# EXERCISE
The required output is a word-for-word copy of the lines from the line bearing "bpy.context.view_layer.update()" through the line bearing "point = shown.matrix_world", inclusive, and no other lines.

# DATA LINES
-=-=-=-=-
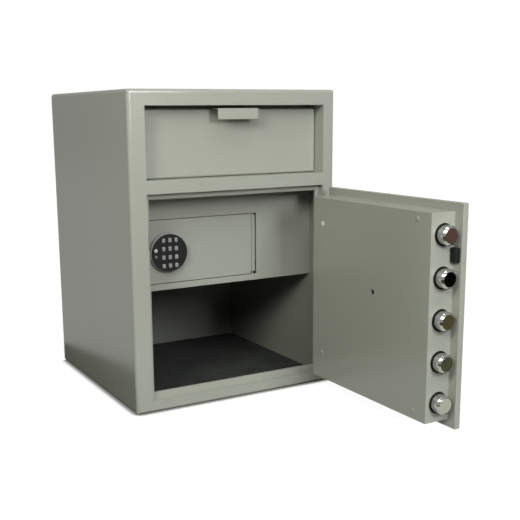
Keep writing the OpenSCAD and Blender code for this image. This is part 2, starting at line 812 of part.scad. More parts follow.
// Inner locker
module locker_shell() {
    color(paint_dark) in_place() difference() {
        slab(wall_t, cabinet_w - wall_t, locker_y + face_t, locker_y1, locker_z, locker_top);
        slab(wall_t - cut, cabinet_w, locker_y, locker_y1 - locker_t,
             locker_z + locker_t, locker_top - locker_t);
    }
}
module locker_face() {
    y1 = locker_y + face_t;
    ear_x0 = roll_x - 6.5;
    color(paint) in_place() difference() {
        union() {
            slab(wall_t, cabinet_w - wall_t, locker_y, y1, locker_z, chute_z(y1) - chute_t);
            for (z = [lk_z0 - ear_t, lk_z1]) slab(ear_x0, lk_x1, y1, ear_y1, z, z + ear_t);
        }
        slab(lk_x0, lk_x1, locker_y - cut, y1 + cut, lk_z0, lk_z1);
        rod_z(locker_pin_r + turn_clear, lk_z0 - ear_t + 1, lk_z1 + ear_t - 1, roll_x, roll_y);
    }
}
module locker_leaf() {
    z0 = lk_z0 + leaf_gap;
    z1 = lk_z1 - leaf_gap;
    y1 = locker_y + leaf_t;
    color(paint) in_place() difference() {
        union() {
            slab(lk_x0 + leaf_gap, strip_x0 - strip_groove, locker_y, y1, z0, z1);
            // Hinge strip, beyond a groove, with the roll behind it
            slab(strip_x0 - strip_groove - 1, strip_x0 + 1, locker_y + strip_groove_d, y1,
                 z0 + roll_foot, z1 - roll_top);
            slab(strip_x0, strip_x1, locker_y, y1, z0 + roll_foot, z1 - roll_top);
            rod_z(roll_r, z0 + roll_foot, z1 - roll_top, roll_x, roll_y);
        }
        for (z = [lk_z0, lk_z1 - locker_pin_l + ear_t])
            rod_z(locker_pin_r, z, z + locker_pin_l - ear_t, roll_x, roll_y);
    }
}
module locker_pins() {
    into_ear = ear_t - 1.5;
    color(steel) in_place() {
        rod_z(locker_pin_r, lk_z0 - into_ear, lk_z0 - ear_t + locker_pin_l, roll_x, roll_y);
        rod_z(locker_pin_r, lk_z1 + ear_t - locker_pin_l, lk_z1 + into_ear, roll_x, roll_y);
    }
}
module locker_lock_case() {
    y = locker_y + leaf_t;
    half = locker_bolt_h / 2 + part_clear;
    color(steel) in_place() difference() {
        slab(case_x0, case_x1, y, y + case_d, kp_z - case_h / 2, kp_z + case_h / 2);
        slab(case_x0 - cut, locker_bolt_x0 + locker_bolt_l + 1,
             y - cut, y + locker_bolt_t + 2 * part_clear, kp_z - half, kp_z + half);
    }
}
module locker_bolt() {
    y = locker_y + leaf_t + part_clear;
    color(steel) in_place()
        slab(locker_bolt_x0, locker_bolt_x0 + locker_bolt_l,
             y, y + locker_bolt_t, kp_z - locker_bolt_h / 2, kp_z + locker_bolt_h / 2);
}

// Keypad lock on the locker door
module keypad_base() {
    color(steel) in_place() rod_y(keypad_r + kp_base_lip, locker_y - kp_base, locker_y, kp_x, kp_z);
}
// The two lights stand beside the keys
module lights(y0, y1) {
    rod_y(3.8, y0, y1, light_x, kp_z + 6.9);
    rod_y(3.1, y0, y1, light_x, kp_z - 6.6);
}
module keypad_housing() {
    half_w = key_w / 2 + key_gap;
    half_h = key_h / 2 + key_gap;
    color(black) in_place() difference() {
        rod_y(keypad_r, kp_y0, locker_y - kp_base, kp_x, kp_z);
        rod_y(keypad_r - kp_side, kp_y0 + kp_wall, locker_y - kp_base + cut, kp_x, kp_z);
        lights(kp_y0 - cut, kp_y0 + kp_wall + cut);
        for (c = [-1 : 1], r = [-1.5 : 1.5])
            let (x = kp_x + c * key_dx, z = kp_z + r * key_dz)
                slab(x - half_w, x + half_w, kp_y0 - cut, kp_y0 + kp_wall + cut, z - half_h, z + half_h);
    }
}
module keypad_lights() {
    color(white) in_place() lights(kp_y0 - 0.6, kp_y0 + kp_wall);
}
// Keys are counted row by row from the upper left
module keypad_key(i) {
    x = kp_x + (i % 3 - 1) * key_dx;
    z = kp_z + (1.5 - floor(i / 3)) * key_dz;
    flange_y = kp_y0 + kp_wall + 0.2;
    half_w = key_w / 2;
    half_h = key_h / 2;
    color(chrome) in_place() union() {
        slab(x - half_w, x + half_w, kp_y0 - key_proud, flange_y + key_flange_t, z - half_h, z + half_h);
        slab(x - half_w - key_flange, x + half_w + key_flange, flange_y, flange_y + key_flange_t,
             z - half_h - key_flange, z + half_h + key_flange);
    }
}

outer_shell();
back_plate();
front_frame();
chute_floor();
deposit_baffle();
drawer_rod();
locker_shell();
locker_face();
floor_mat();
bolt_keeper();
frame_knuckle(1);  // frame_knuckle_upper
frame_knuckle(0);  // frame_knuckle_lower
hinge_pins();
door_plate();
door_box();
back_cover();
cover_screws();
bolt_bushes();
hinge_strap(1);  // hinge_strap_upper
hinge_strap(0);  // hinge_strap_lower
dog_bar();
door_buffer();
dial_ring();
lock_case();
guide_screws();
bolt_carrier();
locking_bolt(4);  // locking_bolt_1
locking_bolt(3);  // locking_bolt_2
locking_bolt(2);  // locking_bolt_3
locking_bolt(1);  // locking_bolt_4
locking_bolt(0);  // locking_bolt_5
drive_pin();
handle_lever();
handle_spindle();
cam_disc();
dial_knob();
dial_spindle();
lock_bolt();
drawer_panel();
drawer_pull();
drawer_scoop();
locker_leaf();
locker_pins();
keypad_base();
keypad_housing();
keypad_lights();
locker_lock_case();
locker_bolt();
keypad_key(0);  // key_1
keypad_key(1);  // key_2
keypad_key(2);  // key_3
keypad_key(3);  // key_4
keypad_key(4);  // key_5
keypad_key(5);  // key_6
keypad_key(6);  // key_7
keypad_key(7);  // key_8
keypad_key(8);  // key_9
keypad_key(9);  // key_star
keypad_key(10);  // key_0
keypad_key(11);  // key_hash
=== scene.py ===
import json
import math

import bmesh
import bpy
import numpy as np
from mathutils import Matrix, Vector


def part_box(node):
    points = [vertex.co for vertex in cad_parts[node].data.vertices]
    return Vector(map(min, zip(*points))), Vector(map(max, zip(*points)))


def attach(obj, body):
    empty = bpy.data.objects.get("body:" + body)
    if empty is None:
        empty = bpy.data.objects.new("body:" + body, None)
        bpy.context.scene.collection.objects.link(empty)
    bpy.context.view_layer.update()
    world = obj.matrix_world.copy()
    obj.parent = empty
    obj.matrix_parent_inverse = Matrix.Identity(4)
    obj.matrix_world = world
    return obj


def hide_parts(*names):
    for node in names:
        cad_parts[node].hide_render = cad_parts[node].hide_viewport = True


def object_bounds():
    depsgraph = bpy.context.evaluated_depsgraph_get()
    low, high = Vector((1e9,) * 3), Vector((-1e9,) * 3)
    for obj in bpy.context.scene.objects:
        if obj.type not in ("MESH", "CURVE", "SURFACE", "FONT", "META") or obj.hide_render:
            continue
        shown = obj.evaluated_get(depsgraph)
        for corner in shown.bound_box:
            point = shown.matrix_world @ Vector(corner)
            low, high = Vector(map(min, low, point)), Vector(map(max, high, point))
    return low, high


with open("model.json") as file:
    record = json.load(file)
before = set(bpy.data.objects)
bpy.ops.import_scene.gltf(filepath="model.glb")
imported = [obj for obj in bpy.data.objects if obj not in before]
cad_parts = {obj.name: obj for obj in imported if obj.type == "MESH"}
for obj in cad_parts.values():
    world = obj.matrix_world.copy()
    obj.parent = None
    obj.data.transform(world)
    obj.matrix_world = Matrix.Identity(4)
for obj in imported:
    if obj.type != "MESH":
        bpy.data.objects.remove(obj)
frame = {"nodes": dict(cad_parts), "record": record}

cad_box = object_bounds()
nodes = frame["nodes"]
record = frame["record"]
body_of = {n: b for b, members in record["behaviour"]["bodies"].items() for n in members}
slot_of = {part["node"]: part["material_slot"] for part in record["subparts"]}

MM = 0.001
X = (1, 0, 0)
Y = (0, 1, 0)
Z = (0, 0, 1)
TO_FRONT = (0, -1, 0)

# Camera, fitted to the corners of the cabinet and of its open door
EYE = (-0.90877, -1.88728, 0.63521)
HEADING = math.radians(29.368)
TILT = math.radians(11.205)
ROLL = math.radians(-0.5)
FOCAL_PX = 857.249  # focal length in pixels of the photo
PHOTO_PX = 520  # width of the photo
SENSOR_MM = 36
SHIFT = (0.0301, 0.044467)
camera = bpy.data.objects.new("camera", bpy.data.cameras.new("camera"))
camera.data.sensor_width = SENSOR_MM
camera.data.lens = FOCAL_PX / PHOTO_PX * SENSOR_MM
camera.data.shift_x, camera.data.shift_y = SHIFT
camera.data.clip_end = 60
camera.matrix_world = (Matrix.Translation(EYE) @ Matrix.Rotation(-HEADING, 4, "Z")
                       @ Matrix.Rotation(math.pi / 2 - TILT, 4, "X") @ Matrix.Rotation(ROLL, 4, "Z"))
bpy.context.collection.objects.link(camera)
bpy.context.scene.camera = camera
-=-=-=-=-
# CORRECT OUTPUT
    bpy.context.view_layer.update()
    world = obj.matrix_world.copy()
    obj.parent = empty
    obj.matrix_parent_inverse = Matrix.Identity(4)
    obj.matrix_world = world
    return obj


def hide_parts(*names):
    for node in names:
        cad_parts[node].hide_render = cad_parts[node].hide_viewport = True


def object_bounds():
    depsgraph = bpy.context.evaluated_depsgraph_get()
    low, high = Vector((1e9,) * 3), Vector((-1e9,) * 3)
    for obj in bpy.context.scene.objects:
        if obj.type not in ("MESH", "CURVE", "SURFACE", "FONT", "META") or obj.hide_render:
            continue
        shown = obj.evaluated_get(depsgraph)
        for corner in shown.bound_box:
            point = shown.matrix_world @ Vector(corner)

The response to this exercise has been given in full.